Il ne connaissait pas le japonais et considérait le Japon comme une fiction,
créant ses propres élucubrations et décryptant les signes selon ses intuitions
personnelles.
    Si l’orgueil permit à Richard de tenir le coup quand il
traversa des périodes difficiles, notamment lorsque ses travaux furent parodiés
et tournés en dérision, cet orgueil ne lui autorisa pour toute défense que ses
amers divertissements et les chiffres astronomiques de ses ventes. Quand ces
chiffres chutèrent, il ne lui resta plus qu’une douleur cuisante à la place.
Puis l’amertume, l’angoisse et enfin une sorte de parano qui lui empoisonnèrent
l’esprit et l’empêchèrent d’accepter la vie et ses joies modestes.
    « Quand la gloire place sous votre rocher son levier de
velours », disait Richard d’un air piteux, et, comme à son habitude, il
faisait encore preuve d’une stupéfiante clairvoyance en parlant de rocher, pour
évoquer son cas. Richard, créature étrange qui errait en liberté dans ce monde,
ce qui n’empêchait pas les gens de l’apprécier et de se montrer protecteurs à
son égard. Mon hypothèse à ce sujet est la suivante : Richard semblait
être un éternel adolescent. Cette qualité rappelait à ses lecteurs cette
période où leur corps change si vite qu’on se sent grand et maladroit, tout
comme Richard. Il semblait ne jamais maîtriser parfaitement son corps, et
n’exerçait sans doute qu’un contrôle partiel sur son imagination débordante.
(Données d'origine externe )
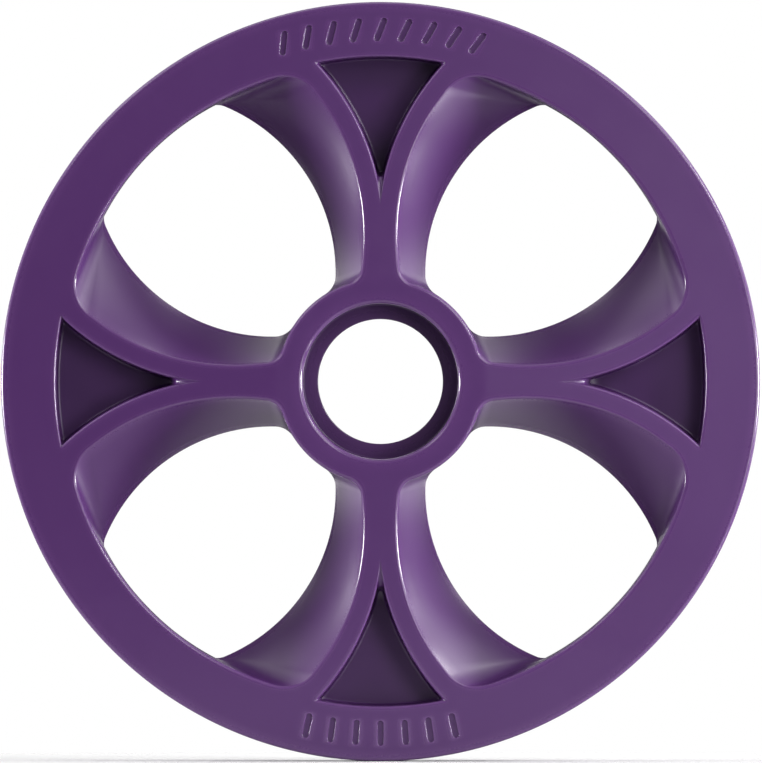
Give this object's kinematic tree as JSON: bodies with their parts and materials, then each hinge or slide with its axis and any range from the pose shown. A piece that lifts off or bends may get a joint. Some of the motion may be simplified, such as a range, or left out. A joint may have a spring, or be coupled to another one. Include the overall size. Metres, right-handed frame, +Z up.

    Par contre, il était fondamentalement crâneur. S’il avait un
dieu, c’était le dieu Pan. Il adorait la panique, les explosions spontanées
d’émotion qui balayaient son cœur. Une fois, alors qu’il était au téléphone, la
conversation s’est envenimée, il a soudain arraché le téléphone du mur et l’a
jeté dans la cheminée. Quand il a recouvré ses esprits, il s’est rappelé
combien il était difficile de se faire installer un téléphone, l’argent que
cela coûtait… Alors il a essayé de le récupérer, et il s’est brûlé la main.
C’était une des histoires qu’il aimait raconter à propos de lui-même. Autre
façon de faire étalage de ses humeurs.
    Ce penchant pour la théâtralisation de ses propres émotions
attirait certaines femmes. Le plus souvent, c’était quelqu’un capable de
tendresse et de douceur, sensible à l’extrême, toujours à l’écoute des joies et
des chagrins d’autrui… Marcia Clay s’en souvient :
    « Je suis née avec une paralysie cérébrale. Richard
était très compatissant. Il remarqua ma main crispée.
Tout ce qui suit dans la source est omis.